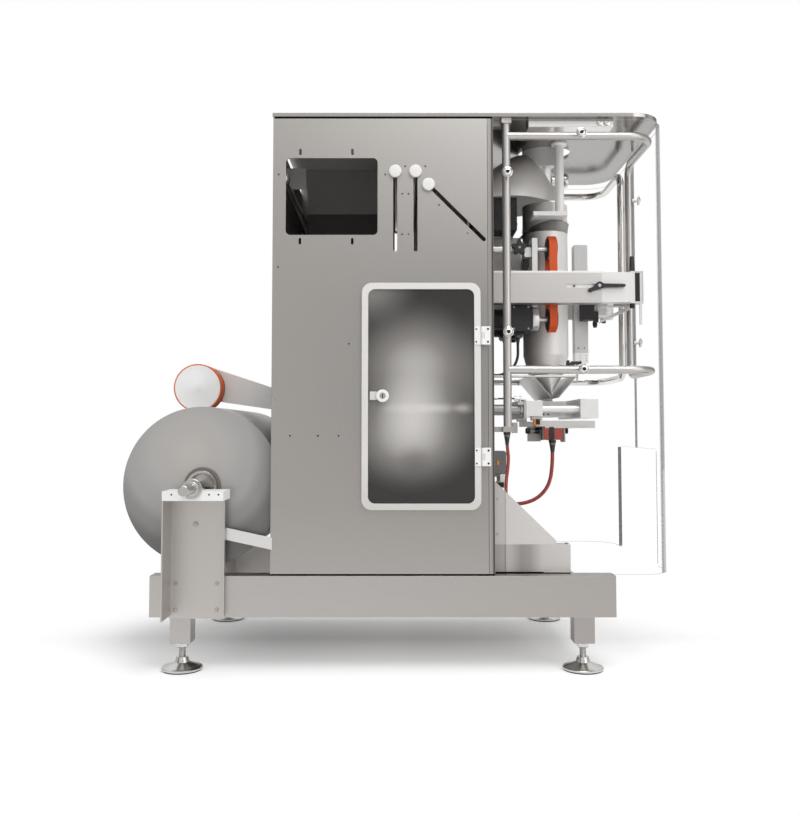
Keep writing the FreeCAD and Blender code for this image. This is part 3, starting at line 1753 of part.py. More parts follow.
# Side bars under the jaws, each on a foot from the guide block, with the heater block below the near one.
bar_top = at.jaw_block_bottom - at.side_bar_drop
bar_bottom = bar_top - at.side_bar_depth
side_bar = fused(
    "side_bar_near",
    block(
        "side_bar_flat",
        (at.side_bar_left, at.side_bar_right),
        (-at.crossbar_half, -at.side_bar_inner),
        (bar_bottom, bar_top),
    ),
    block(
        "side_bar_foot",
        (at.side_bar_left, at.jaw_block_right),
        (-at.crossbar_half, -at.side_bar_inner),
        (bar_bottom - at.heater_height, at.jaw_block_bottom),
    ),
)
keep(set_of("jaw_side_bars", side_bar, mirrored("side_bar_far", side_bar)))
keep(
    block(
        "heater_block",
        (at.heater_left, at.heater_right),
        (-at.crossbar_half, -at.heater_inner),
        (bar_bottom - at.heater_height, bar_bottom),
    )
)

# Front base box: a channel on each side of the rails, open below and joined by a low floor plate, with a
# triangular gusset on each up to the front panel.
box_top = rail_top + at.box_height
channel = cut(
    "box_channel_near",
    block(
        "box_channel_outer",
        (at.cabinet_right, at.box_right),
        (-at.box_half, -at.box_half + at.channel_depth),
        (rail_top, box_top),
    ),
    block(
        "box_channel_hollow",
        (at.cabinet_right + at.sheet, at.box_right - at.sheet),
        (-at.box_half + at.sheet, -at.box_half + at.channel_depth - at.sheet),
        (rail_top - 1, box_top - at.sheet),
    ),
)
box_floor = block(
    "box_floor",
    (at.cabinet_right, at.box_right),
    (-at.box_half + at.channel_depth - at.sheet, at.box_half - at.channel_depth + at.sheet),
    (rail_top, rail_top + 2 * at.sheet),
)
gusset = body("gusset_near")
gusset_sketch = sketch_on(gusset, "XZ_Plane", at.box_half)
outline(
    gusset_sketch,
    [
        (at.cabinet_right, box_top - at.sheet),
        (at.gusset_right, box_top - at.sheet),
        (at.gusset_right, box_top + at.gusset_toe),
        (at.cabinet_right, at.gusset_top),
    ],
)
pad(gusset, gusset_sketch, at.sheet, backwards=True)
keep(
    fused(
        "front_base_box",
        channel,
        mirrored("box_channel_far", channel),
        box_floor,
        gusset,
        mirrored("gusset_far", gusset),
    )
)

# Junction box on the front panel.
junction_box = block(
    "junction_box",
    (at.cabinet_right, at.junction_right),
    (at.junction_near, at.junction_near + at.junction_width),
    (at.junction_bottom, at.junction_bottom + at.junction_height),
)

# Cables: each leaves a gland, hangs in a loose bend and goes back into the machine at a second gland.
heater_bottom = bar_bottom - at.heater_height
ear_bottom = at.post_foot - at.bracket_depth
motor_bottom = at.pulley_low - motor_half
CABLES = {
    "heater_cable": [
        (499, -161, 658),
        (499, -161, 622),
        (497, -160, 585),
        (492, -159, 548),
        (477, -157, 514),
        (450, -155, 488),
        (418, -152, 474),
        (384, -150, 469),
        (346, -148, 466),
        (307, -148, 466),
    ],
    "guard_switch_cable": [
        (334, -322, 684),
        (334, -322, 657),
        (338, -321, 628),
        (337, -320, 596),
        (332, -319, 562),
        (330, -318, 526),
        (331, -317, 488),
        (331, -316, 448),
        (330, -316, 412),
        (330, -316, 380),
    ],
    "motor_cable": [
        (396, -120, 1008),
        (396, -120, 978),
        (396, -122, 944),
        (384, -126, 914),
        (360, -128, 893),
        (332, -129, 883),
        (307, -129, 883),
    ],
}
CABLE_ENDS = {
    "heater_cable": (("z", heater_bottom), ("x", at.cabinet_right)),
    "guard_switch_cable": (("z", ear_bottom), ("z", box_top)),
    "motor_cable": (("z", motor_bottom), ("x", at.cabinet_right)),
}
glands = []
for cable, route in CABLES.items():
    diameter = SIZES[cable]
    points = [FreeCAD.Vector(*point) for point in route]
    radii = []
    for before, corner, after in zip(points, points[1:], points[2:]):
        shorter = min((corner - before).Length, (after - corner).Length)
        half_turn = (math.pi - (before - corner).getAngle(after - corner)) / 2
        radii.append(0.45 * shorter / math.tan(half_turn))
    path = path_of(points, radii)
    tube_shape = swept(path, diameter / 2)
    expected = math.pi * (diameter / 2) ** 2 * path.Length
    print(cable, "length", round(path.Length, 1), "radii", [round(r) for r in radii])
    print(cable, "volume ratio", round(tube_shape.Volume / expected, 4))
    keep(feature(cable, tube_shape))
    size = Size(f"Sizes.{cable}", diameter)
    for word, point, (axis, face) in zip(("start", "end"), (points[0], points[-1]), CABLE_ENDS[cable]):
        spot = {"x": point.x, "y": point.y, "z": point.z}
        across = [spot[other] for other in "xyz" if other != axis]
        reach = sized(spot[axis])
        span = (face, reach) if face.value < reach.value else (reach, face)
        glands.append(rod(f"{cable}_{word}_gland", axis, across, span, size / 2 + at.gland_wall))
keep(set_of("cable_fittings", junction_box, *glands))

document.recompute()

faults = [
    piece.Name for piece in document.Objects if "Invalid" in piece.State or "Error" in piece.State
]
for piece in nodes:
    if piece.Shape.isNull() or not piece.Shape.isValid():
        faults.append(piece.Label)
if faults:
    raise RuntimeError(f"failed pieces: {faults}")

os.makedirs("parts", exist_ok=True)
for piece in nodes:
    piece.Shape.exportStep(f"parts/{piece.Label}.step")
print(len(nodes), "sub-parts written")
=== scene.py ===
import math

import bmesh
import bpy
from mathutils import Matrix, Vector


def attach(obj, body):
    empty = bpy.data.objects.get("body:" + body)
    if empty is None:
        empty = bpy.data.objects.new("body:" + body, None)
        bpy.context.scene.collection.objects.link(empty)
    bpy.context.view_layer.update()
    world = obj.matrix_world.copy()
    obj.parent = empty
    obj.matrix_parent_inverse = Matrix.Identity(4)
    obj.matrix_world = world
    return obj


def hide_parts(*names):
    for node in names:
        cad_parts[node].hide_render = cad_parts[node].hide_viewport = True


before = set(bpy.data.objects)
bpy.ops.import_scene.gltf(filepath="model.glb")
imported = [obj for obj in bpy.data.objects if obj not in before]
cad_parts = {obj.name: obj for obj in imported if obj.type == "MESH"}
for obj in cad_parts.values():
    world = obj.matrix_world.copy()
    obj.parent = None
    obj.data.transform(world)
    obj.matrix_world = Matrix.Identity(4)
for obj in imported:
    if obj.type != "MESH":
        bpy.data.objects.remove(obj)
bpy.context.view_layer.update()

# Camera: it stands in front of the operator's side at the height of the seal jaws and looks slightly up.
# Its lens and a small shift frame the machine from the feet to the top plate.
camera = bpy.data.objects.new("camera", bpy.data.cameras.new("camera"))
bpy.context.scene.collection.objects.link(camera)
camera.location = (0.0105, -2.9488, 0.7062)
camera.rotation_euler = (math.radians(92.93), 0, 0)
camera.data.sensor_width = 36
camera.data.lens = 38.34
camera.data.shift_y = -0.0269
bpy.context.scene.camera = camera


# Cables: round cables with a moulded sheath and a woven layer under it. Each leaves a gland, hangs in a
# loose bend and goes back into the machine at a second gland.
def shade(red, green, blue):
    """A colour given as it looks on the finished surface, in steps of 0 to 255."""
    light = []
    for level in (red / 255, green / 255, blue / 255):
        light.append(level / 12.92 if level <= 0.04045 else ((level + 0.055) / 1.055) ** 2.4)
    return (*light, 1.0)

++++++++

### SET TASK
Copy out exactly the lines from the one containing "document.recompute()" to the one containing "for node in", both ends inclusive.

### ANSWER TO THE TASK
document.recompute()

faults = [
    piece.Name for piece in document.Objects if "Invalid" in piece.State or "Error" in piece.State
]
for piece in nodes:
    if piece.Shape.isNull() or not piece.Shape.isValid():
        faults.append(piece.Label)
if faults:
    raise RuntimeError(f"failed pieces: {faults}")

os.makedirs("parts", exist_ok=True)
for piece in nodes:
    piece.Shape.exportStep(f"parts/{piece.Label}.step")
print(len(nodes), "sub-parts written")
=== scene.py ===
import math

import bmesh
import bpy
from mathutils import Matrix, Vector


def attach(obj, body):
    empty = bpy.data.objects.get("body:" + body)
    if empty is None:
        empty = bpy.data.objects.new("body:" + body, None)
        bpy.context.scene.collection.objects.link(empty)
    bpy.context.view_layer.update()
    world = obj.matrix_world.copy()
    obj.parent = empty
    obj.matrix_parent_inverse = Matrix.Identity(4)
    obj.matrix_world = world
    return obj


def hide_parts(*names):
    for node in names:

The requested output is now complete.